Исторические интерпретации в определенном отношении аналогичны универсальным гипотезам и теориям обобщающих наук, поскольку они помогают отбирать события прошлого, анализировать и выявлять причину их возникновения. Но принципы отбора исторических событий детерминируются не какими-либо универсальными законами истории, а именно интересом исследователя к конкретным событиям индивидуального характера. Поэтому попытка некоторых историков представить историческое исследование как подлинное объяснение событий так, как они происходили в прошлом, как уже отмечалось выше, явно несостоятельна.
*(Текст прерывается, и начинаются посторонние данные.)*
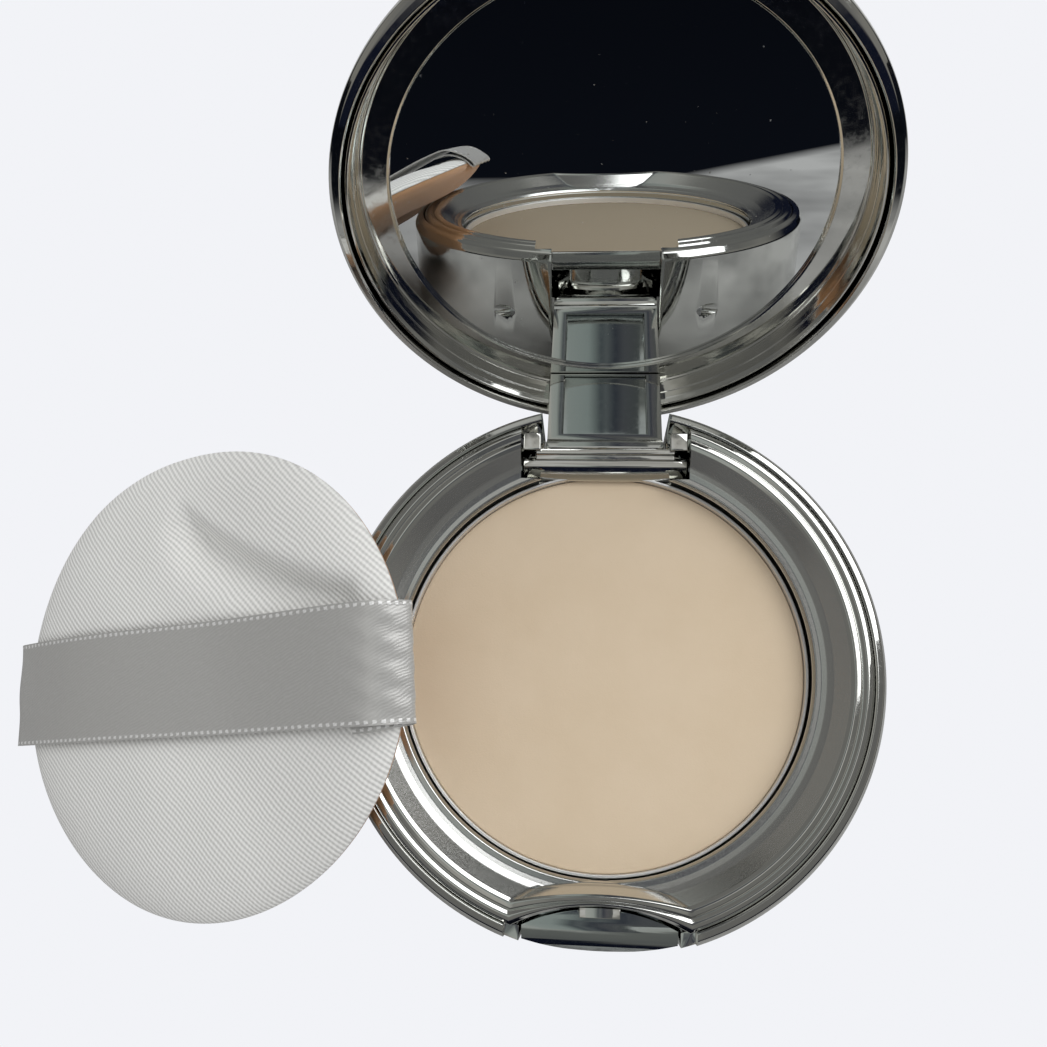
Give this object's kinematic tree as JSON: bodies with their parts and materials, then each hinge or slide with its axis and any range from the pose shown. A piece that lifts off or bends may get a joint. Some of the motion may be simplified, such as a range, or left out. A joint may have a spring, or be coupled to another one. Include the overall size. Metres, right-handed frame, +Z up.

Никто, во-первых, не может гарантировать, что события прошлого происходили именно так, как представляет их себе историк. Во-вторых, события прошлого интересны для нас потому, что они помогают лучше понять наши собственные проблемы и задачи, что предполагает их интерпретацию с точки зрения тех ценностных установок, которые разделяет современное общество. Это, конечно, вовсе не означает, что историю надо изучать с точки зрения «политики, опрокинутой в прошлое», как выражался известный историк-марксист М.Н. Покровский (1868- 1932). Речь может идти лишь о сопоставлении некоторых тенденций развития, в свете которых можно лучше понять роль и место нашей цивилизации в общем историческом процессе.